Pollution control measures
For many years now, the Indian government has been actively emphasizing the reduction of vehicular emissions. The successive Bharat emission norm stages have been in implementation since 2000. Both technical and non-technical measures have been taken, which include stringent emission norms for both new & in-use vehicles, improvement in vehicular technology, improvement in the quality of fuels, switching over to cleaner vehicles and fuels, etc. The non-technical measures include better traffic management, improving public transportation, and generating mass awareness. The government is also actively promoting electric/hybrid vehicles through the National Electric Mobility Mission Plan 2020 and the Faster Adoption and Manufacturing of (Hybrid &) Electric Vehicles.

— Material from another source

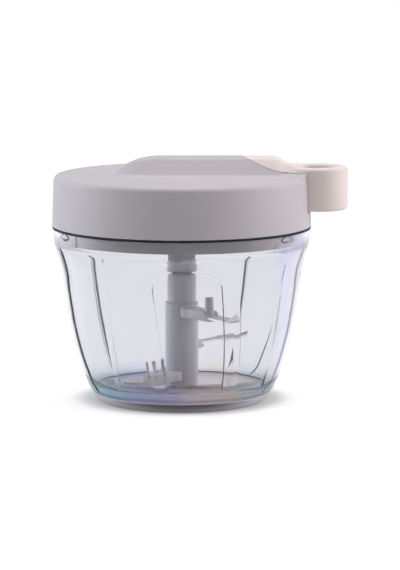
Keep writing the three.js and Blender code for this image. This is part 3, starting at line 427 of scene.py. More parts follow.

No doubt the invention of the automobile has been a game-changing thing for humanity, but it also comes with a responsibility, a responsibility that we all fail to adopt and care for. No doubt the government is doing its best to curb the emissions, but we, as citizens, also have our role to play. We should at least make sure that our vehicles are in proper order, the pollution under control certificate is up-to-date and uses good quality fuel. We should also use other measures like using carpool or public transportation. If the journey is too small, then we should prevent using vehicles to reduce vehicle pollution in India. Environmental damages are real, and it is upon us to see that we live sustainably.